** DATA **

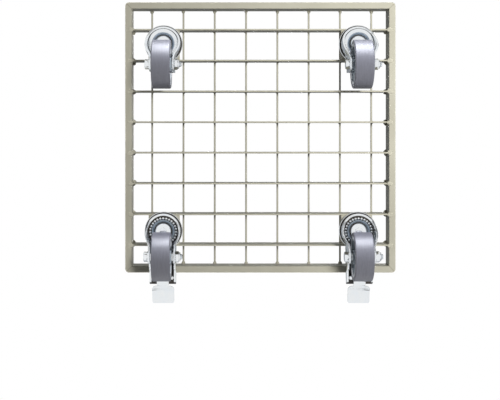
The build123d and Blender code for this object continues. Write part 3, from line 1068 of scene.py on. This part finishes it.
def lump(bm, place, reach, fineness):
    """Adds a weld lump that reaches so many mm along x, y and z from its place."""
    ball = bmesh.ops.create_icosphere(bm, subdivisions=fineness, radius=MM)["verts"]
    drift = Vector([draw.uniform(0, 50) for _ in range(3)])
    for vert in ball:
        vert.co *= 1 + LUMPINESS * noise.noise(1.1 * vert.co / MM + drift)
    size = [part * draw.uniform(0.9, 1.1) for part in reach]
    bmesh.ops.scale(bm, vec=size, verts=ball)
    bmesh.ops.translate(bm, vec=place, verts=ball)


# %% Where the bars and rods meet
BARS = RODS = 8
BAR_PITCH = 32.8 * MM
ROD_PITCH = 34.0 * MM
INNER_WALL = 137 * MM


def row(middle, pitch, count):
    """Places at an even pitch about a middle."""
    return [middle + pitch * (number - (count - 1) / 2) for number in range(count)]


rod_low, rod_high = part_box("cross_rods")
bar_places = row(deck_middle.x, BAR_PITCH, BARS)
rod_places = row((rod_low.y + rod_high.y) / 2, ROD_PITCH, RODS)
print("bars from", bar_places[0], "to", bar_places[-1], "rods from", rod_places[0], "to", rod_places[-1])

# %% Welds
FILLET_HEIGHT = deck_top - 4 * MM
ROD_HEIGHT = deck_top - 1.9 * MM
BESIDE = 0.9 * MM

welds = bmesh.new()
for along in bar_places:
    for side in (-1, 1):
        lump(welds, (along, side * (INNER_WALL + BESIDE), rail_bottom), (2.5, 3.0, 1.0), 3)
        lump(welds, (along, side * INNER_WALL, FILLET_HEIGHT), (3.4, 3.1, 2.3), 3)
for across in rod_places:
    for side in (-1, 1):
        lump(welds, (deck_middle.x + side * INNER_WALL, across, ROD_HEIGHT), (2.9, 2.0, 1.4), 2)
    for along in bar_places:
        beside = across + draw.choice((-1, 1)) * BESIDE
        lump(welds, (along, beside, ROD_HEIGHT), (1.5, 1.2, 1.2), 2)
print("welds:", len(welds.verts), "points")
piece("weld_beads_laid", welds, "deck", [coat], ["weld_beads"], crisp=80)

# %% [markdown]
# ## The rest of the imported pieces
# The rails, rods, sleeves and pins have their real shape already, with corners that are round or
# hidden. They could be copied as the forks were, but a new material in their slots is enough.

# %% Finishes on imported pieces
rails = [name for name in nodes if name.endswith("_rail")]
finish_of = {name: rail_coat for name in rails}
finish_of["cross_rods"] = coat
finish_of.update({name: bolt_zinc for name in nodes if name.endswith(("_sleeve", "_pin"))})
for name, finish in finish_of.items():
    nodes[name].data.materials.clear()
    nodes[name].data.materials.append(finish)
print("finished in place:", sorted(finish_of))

** SET PROBLEM **
Repeat, word for word, the lines from the opening of the material through the line containing "return [middle +".

** RESULT OF THIS TASK **
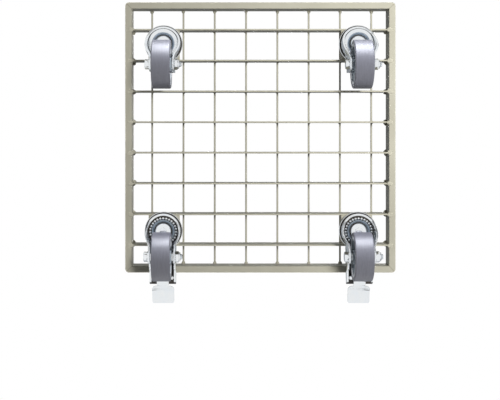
The build123d and Blender code for this object continues. Write part 3, from line 1068 of scene.py on. This part finishes it.
def lump(bm, place, reach, fineness):
    """Adds a weld lump that reaches so many mm along x, y and z from its place."""
    ball = bmesh.ops.create_icosphere(bm, subdivisions=fineness, radius=MM)["verts"]
    drift = Vector([draw.uniform(0, 50) for _ in range(3)])
    for vert in ball:
        vert.co *= 1 + LUMPINESS * noise.noise(1.1 * vert.co / MM + drift)
    size = [part * draw.uniform(0.9, 1.1) for part in reach]
    bmesh.ops.scale(bm, vec=size, verts=ball)
    bmesh.ops.translate(bm, vec=place, verts=ball)


# %% Where the bars and rods meet
BARS = RODS = 8
BAR_PITCH = 32.8 * MM
ROD_PITCH = 34.0 * MM
INNER_WALL = 137 * MM


def row(middle, pitch, count):
    """Places at an even pitch about a middle."""
    return [middle + pitch * (number - (count - 1) / 2) for number in range(count)]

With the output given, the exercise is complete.